Test-Aankoop eist dat minimum volgende garanties worden ingebouwd wanneer een dergelijk kredietvorm ook in België ingang zou maken:

1) de kredietgever moet garanderen dat de kredietnemer levenslang mag blijven wonen, en hij mag de terugbetaling onder geen beding nog vóór het overlijden of de opname in een rusthuis vragen;

2) de kredietgever mag bijvoorbeeld geen overlijdensverzekering opleggen aangezien deze verzekering erg duur is voor oudere mensen;

3) de kredietnemer moet de mogelijkheid hebben om de schuldsaldoverzekering in één keer of in gedeelten terug te betalen, en de kosten moeten beperkt blijven (hooguit drie maanden intresten);

4) de hypotheek mag slechts op een bepaald percentage van de waarde van de woning worden gevestigd, bijvoorbeeld 50 %;

5) als de waarde van de woning niet volstaat om de schuld terug te betalen, mag het tekort niet van de erfgenamen worden geëist;

6) er moeten neutrale, dat wil zeggen objectieve criteria worden gebruikt voor de waardebepaling van de woning.

Om deze redenen had ik van de geachte minister graag een antwoord gekregen op de volgende vragen:

1)Is de geachte minister op de hoogte van deze problematiek? Wat is zijn standpunt betreffende deze kredietvorm?

2)Deelt hij de mening van Test-Aankoop en de BEUC dat deze kredietvorm heel wat potentiële gevaren oplevert?

3)Wat is het standpunt van de CBFA inzake deze materie?

4)Is hij zinnens een wetgevend kader uit te werken voor deze kredietvorm?

5)Is hij zinnens deze kredietvorm in België te verbieden?

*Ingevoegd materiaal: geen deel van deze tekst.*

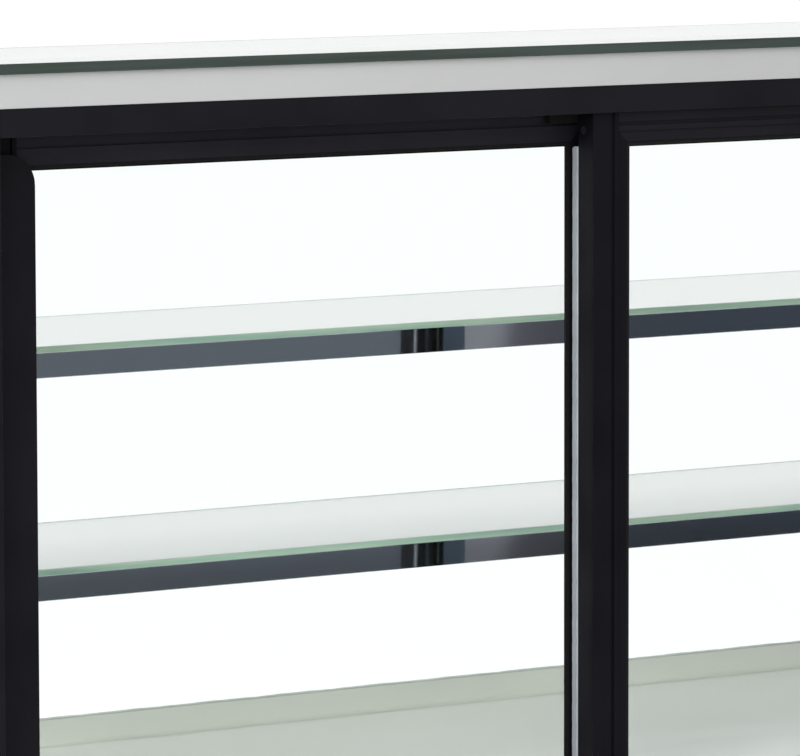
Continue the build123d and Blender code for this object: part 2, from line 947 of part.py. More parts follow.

Antwoord ontvangen op 12 december 2008 :

Ik verwijs naar mijn antwoord op de mondelinge vraag van Kamerlid Jean-Jacques Flahaux in de commissie voor het Bedrijfsleven, het Wetenschapsbeleid, het Onderwijs, de Nationale wetenschappelijke en culturele instellingen, de Middenstand en de Landbouw op 6 mei 2008 (Verslag: COM 198).